Astérix y la nostalgia imposible

Astérix y la nostalgia imposible

Por Pedro B. Rey
A veces ocurre en la suma de la vida que el orden de los factores altera el producto. En mi infancia no hubo cómics. Durante la adolescencia escuchaba de refilón las conversaciones de amigos sobre el regocijo que les había deparado tal o cual historieta, para reflotar el uso de una designación más antigua y plebeya. El karma persiste hoy, cuando conocidos de cualquier generación, incluso algunos bastante mayores, discuten títulos y personajes clásicos o recientes que me resultan por completo ajenos. Maus, de Art Spiegelman, o La inmensa soledad, de Frédéric Pajac, ayudaron a disimular los baches de esa educación sentimental, pero no me engaño: son novelas gráficas, nombre que se da a los cómics para adultos desfasados, incapaces de una nostalgia imposible. La sospecha es que la predilección por esas historias ilustradas tiene algo de antídoto inoculado en la infancia tardía, una especie de benéfico contraveneno que, ya extraviados en el mundo reglado de los mayores, retrotrae de inmediato al estado de gracia de los primeros años.
La especulación viene a cuento porque en estos días me encontré un par de reediciones de Astérix, nave insignia de esa deuda insaldable, que tienen la gracia añadida de una nueva traducción, cercana a nuestro rioplatense, distante de las traducciones peninsulares que habían circulado hasta hoy. Costó hojear esas páginas por simples razones domésticas: bastó tener en las manos los ejemplares para que me fueran confiscados. Mi mujer había sido una precoz lectora de todos los álbumes, y mis hijos, fogoneados por una exposición actual sobre esos disparatados galos, vienen cultivando el mismo entusiasmo.
Mientras seguía entre las cabezas de los demás las astucias de Astérix, que adquiere poder gracias a una pócima mágica, o al fortachón Obélix, se confirmaba que llegar tarde a ciertos géneros todo lo pervierte. Imposible sustraerse al encanto de esa aldea que resiste contra los invasores romanos de los tiempos de Julio César y a los dibujos de Albert Uderzo, pero imposible también dejar de pensar en la mitificación del pasado (no hubo casos documentados de resistencia, y los galos de antaño, por lo demás, poco tienen que ver con los franceses actuales) y los ecos del presente de su publicación original: Astérix empezó a aparecer en 1959, cuando todavía Francia se preguntaba y buscaba convencerse de su propia resistencia ante los nazis. Por otra parte, personajes secundarios como Asuranceturix, el bardo de la tribu, al que atan a un poste para que no cante sus horribles obras, o Idefix, el perro del gigantón, parecen tocar en secreto alguna cuerda personal, como si el hecho sabido de que René Goscinny, el fabuloso guionista de Astérix, se hubiera criado en la Argentina sugiriera afinidades subliminales.

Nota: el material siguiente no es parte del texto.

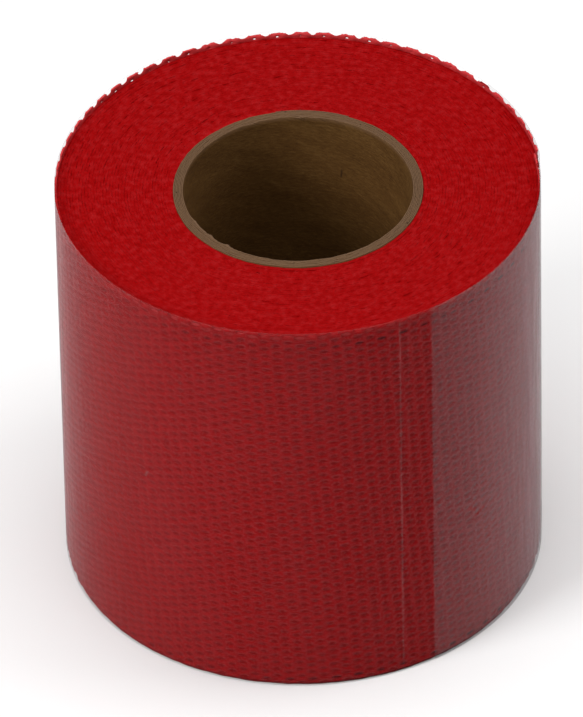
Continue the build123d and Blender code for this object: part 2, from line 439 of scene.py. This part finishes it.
def core_ply(index, material):
    """One ply wound from a strip: a tube that its helical butt seam opens, with slightly ragged cut ends."""
    inner = BORE_RADIUS + index * PLY_STEP
    middle = inner + PLY_THICKNESS / 2
    hand = 1 if index % 2 == 0 else -1
    gap = math.degrees(SEAM_WIDTH / middle)
    columns = 760 if index == 0 else 288
    share = np.linspace(0, 1, columns)
    walls = np.array([2.0, 6.0, *np.linspace(12, CORE_LENGTH - 12, 18), CORE_LENGTH - 6.0, CORE_LENGTH - 2.0])
    end_low = smooth_noise(columns, 90, -0.02, 0.16)
    end_high = smooth_noise(columns, 90, -0.22, 0.05)
    end_high += rng.normal(0, 0.035, columns)
    outer = inner + PLY_THICKNESS
    # the cross-section, up the inner side and down the outer one: (radius, height, how ragged, how much rim)
    loop = [(inner, BEVEL, 1.0, 0.6)]
    loop += [(inner, z, 0.0, 0.0) for z in walls]
    loop += [(inner, CORE_LENGTH - BEVEL, 1.0, 0.6)]
    loop += [(inner + 0.10, CORE_LENGTH, 1.0, 1.0), (outer - 0.10, CORE_LENGTH, 1.0, 1.0)]
    loop += [(outer, CORE_LENGTH - BEVEL, 1.0, 0.6)]
    loop += [(outer, z, 0.0, 0.0) for z in walls[::-1]]
    loop += [(outer, BEVEL, 1.0, 0.6)]
    loop += [(outer - 0.10, 0.0, 1.0, 1.0), (inner + 0.10, 0.0, 1.0, 1.0)]
    loop = np.array(loop)
    height = np.repeat(loop[None, :, 1], columns, axis=0)
    ragged = loop[None, :, 2] * np.where(loop[None, :, 1] > CORE_LENGTH / 2, end_high[:, None], end_low[:, None])
    height = np.maximum(height + ragged, 0.0)
    seam = 90 + index * SEAM_STAGGER + hand * 360 * height / PLY_LEAD
    azimuth = seam + gap / 2 + share[:, None] * (360 - gap)
    radius = np.repeat(loop[None, :, 0], columns, axis=0)
    if index == 0:
        flap = 0
        for place, width, size in BURRS:
            flap = flap + size * np.exp(-((((azimuth - place + 180) % 360 - 180) / width) ** 2))
        torn = flap * rng.uniform(0.35, 1.0, (columns, 1)) * (height > CORE_LENGTH - 0.6) * (radius < inner + 0.2)
        radius = radius - torn
        height = height + torn * 0.25
    points = np.concatenate([directions(azimuth) * radius[..., None], height[..., None]], axis=-1)
    along = np.radians(share[:, None] * (360 - gap)) * middle + 0 * height
    rim = np.repeat(loop[None, :, 3], columns, axis=0)
    coordinates = np.stack([along + index * 37, height, rim], axis=-1)
    n = len(loop)
    last = (columns - 1) * n
    caps = [list(range(n))[::-1], list(range(last, last + n))]
    faces = grid_faces(columns, n, closed_columns=True) + caps
    return make_mesh(f"ply_{index + 1}_look", points.reshape(-1, 3), faces, coordinates.reshape(-1, 3), material)


# ---------------------------------------------------------------- the knitted cloth
COLUMN_PITCH = 3.95
ROW_PITCH = 3.0
HALF_ROW = ROW_PITCH / 2
COLUMN_LEAN = math.tan(math.radians(4.1))
ROW_RISE = math.tan(math.radians(1.7))
LEVEL_ROWS = 225.0  # up to this far along the web the rows run level, and from there they climb
CLIMB_EASE = 40.0  # mm over which the climb starts
SLACK_UNTIL, SLACK_FROM = LEVEL_ROWS + 25.0, 500.0  # where the free edge's yarn is slack, along the web
SWAY, LIFT = 0.30, 0.35  # the knit's slow unevenness along and up, in mm
LEVEL_PHASE = 1.8  # puts the level rows' holes on the top cut, which makes the scallops
CORNER = (COLUMN_PITCH**2 - HALF_ROW**2) / (2 * COLUMN_PITCH)
SIDE = COLUMN_PITCH - CORNER


def ten_points(half):
    """The outline of a cell or a hole: five points on its upper half, and the same on its lower half."""
    return np.array(half + [(-x, -z) for x, z in half])


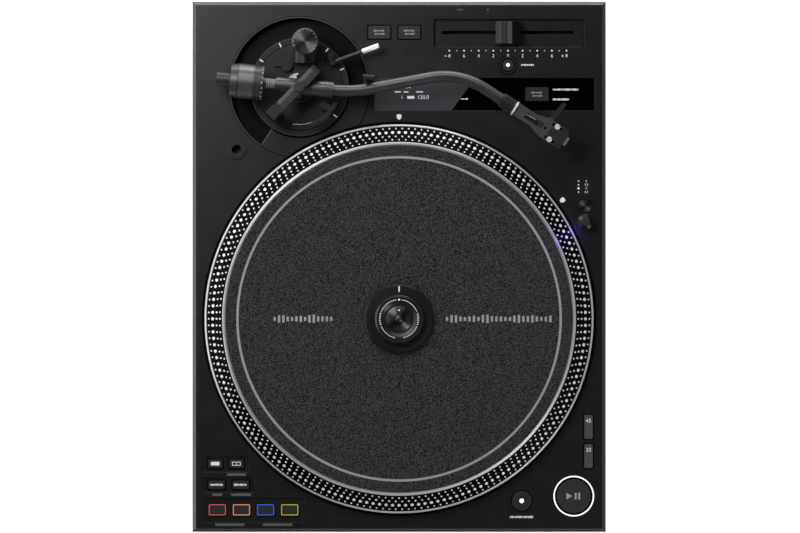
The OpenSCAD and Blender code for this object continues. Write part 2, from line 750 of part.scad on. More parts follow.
module arm_tube() {
    color("#6a6a6e") at_arm() {
        pipe(tube_start - 8, bend_1_at);
        bend([bend_1_at, bend_1_r], bend_1_r, -90, bend_1);
        translate(BEND_1_END) rotate(bend_1) pipe(0, middle_l);
        bend(BEND_2_AT + bend_2_r * [sin(bend_1), -cos(bend_1)], bend_2_r, 90 + shell_angle, bend_2);
        translate(BEND_2_END) rotate(shell_angle) pipe(0, end_l);
        translate([bend_1_at, 0]) weld();
        translate(BEND_1_END) rotate(bend_1) weld();
        translate(BEND_2_AT) rotate(bend_1) weld();
        translate(BEND_2_END) rotate(shell_angle) weld();
    }
}

module counterweight_bush() {
    color("#4a4a4d") at_arm() difference() {
        union() {
            along(bush_r, -weight_near - weight_l + 2, -weight_near - 2);
            along(stub_r, -stub_end, -weight_near - weight_l + 2);
        }
        along(bush_in_r, -rear_shaft_end - 5, -weight_near + 1);
    }
}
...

Alguna vez, en algún aniversario de su muerte (murió en 1977, joven, a los 51 años), un diario francés publicó una entrevista en que el propio escritor y guionista se definía como parcialmente argentino, al tiempo que recordaba como imborrables sus paseos en caballo por la pampa. Había nacido en Francia en 1926, hijo de judíos ucranianos, pero cuando tenía dos años su padre consiguió un puesto como ingeniero químico en la Argentina y la familia se trasladó a Buenos Aires. Goscinny vivió en las inmediaciones de la plaza San Martín y estudió en un colegio francés donde (como cuenta en sus crónicas Del Panteón a Buenos Aires) aprendió, jugando con su bilingüismo, que “dos más dos son quatre”. Su padre falleció apenas terminó la secundaria y tuvo que ganarse la vida en un negocio de neumáticos primero y, luego, en una agencia de publicidad. La presencia de un tío en Nueva York (sus familiares en Europa perecieron víctimas de la shoah) lo llevó a Estados Unidos, donde se asoció a los futuros creadores de Mad, y más tarde a Francia, donde no sólo creó Astérix, sino también otros clásicos famosos.
No es nada inverosímil que en la fuerza de Obélix (como se ha escrito más de una vez) haya algo de los poderes de Patoruzú y que los colores albicelestes de sus pantalones aludan a Racing, el equipo del que Goscinny (en un eco del hoy extinto Racing de París) habría sido simpatizante. Pero quizá también pervivan otras huellas secretas, de carácter, en los cuadritos de esa historieta archifrancesa. El orden de los factores tiene algo ineludible. Goscinny vivió, con relativa felicidad, hasta los dieciocho años en estas latitudes y en todo cómic titilan -para los lectores, pero también para quien lo inventa- luminosas señales de la infancia.